The idea of being able to share her passion with people at work and come up with new ideas inspired Nuzzo.

"Several people have approached [me] about eating better. I think everybody wants to eat better, it's just really hard," Nuzzo said. They capped the group at four people total and Nuzzo said anymore would make it feel like she was, "starting a small business."

The teachers' lunch club, first reported in the New York Post, is a guarantee for an affordable lunch that is also healthy, something even students have noticed.

Strattner said her students commented on the fact that she wasn't eating chocolate for lunch anymore and she told them, "That's because I have this delicious kale and salmon salad to eat."

The benefits of these lunches go far beyond the afternoon meal. These women have picked up healthier habits other places as well.

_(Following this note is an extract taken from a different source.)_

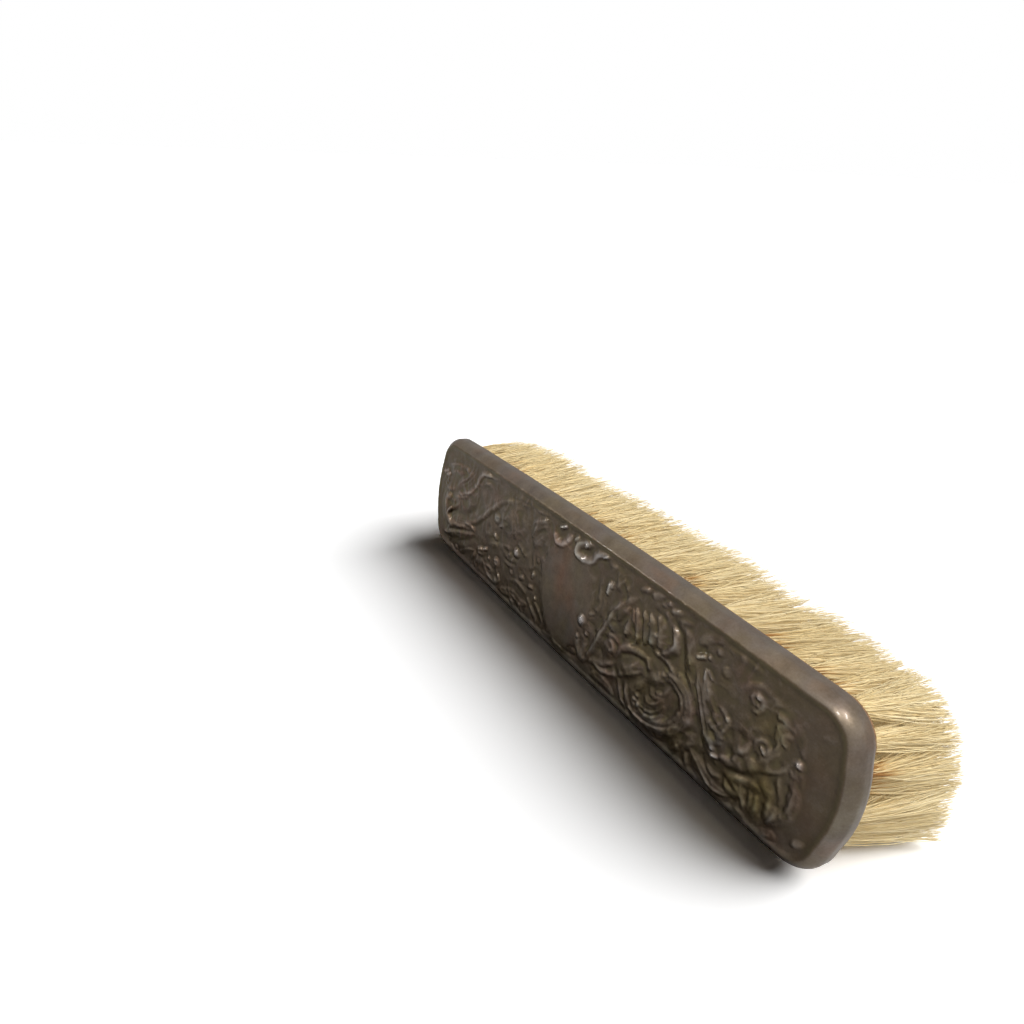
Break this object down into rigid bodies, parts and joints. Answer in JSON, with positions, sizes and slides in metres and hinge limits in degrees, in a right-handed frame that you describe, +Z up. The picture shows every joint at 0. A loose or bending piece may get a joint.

Farrell said she has lost 10 pounds and that these lunches have inspired her to, "really commit."

"Having a really healthy lunch then leads to no snacking in the afternoon and leads to thinking, 'Well, I made really healthy choices at lunch, I'm not going to blow it during dinner.'"

For anyone who wants to start their own lunch swap club, the teachers suggest writing out planned meals for the week, doing meal prep on Sundays and buying in bulk when possible.

Other tips include making as many meals from the same ingredients as possible in order to save money and making sure you are aware of the dietary restrictions of your fellow lunch group members.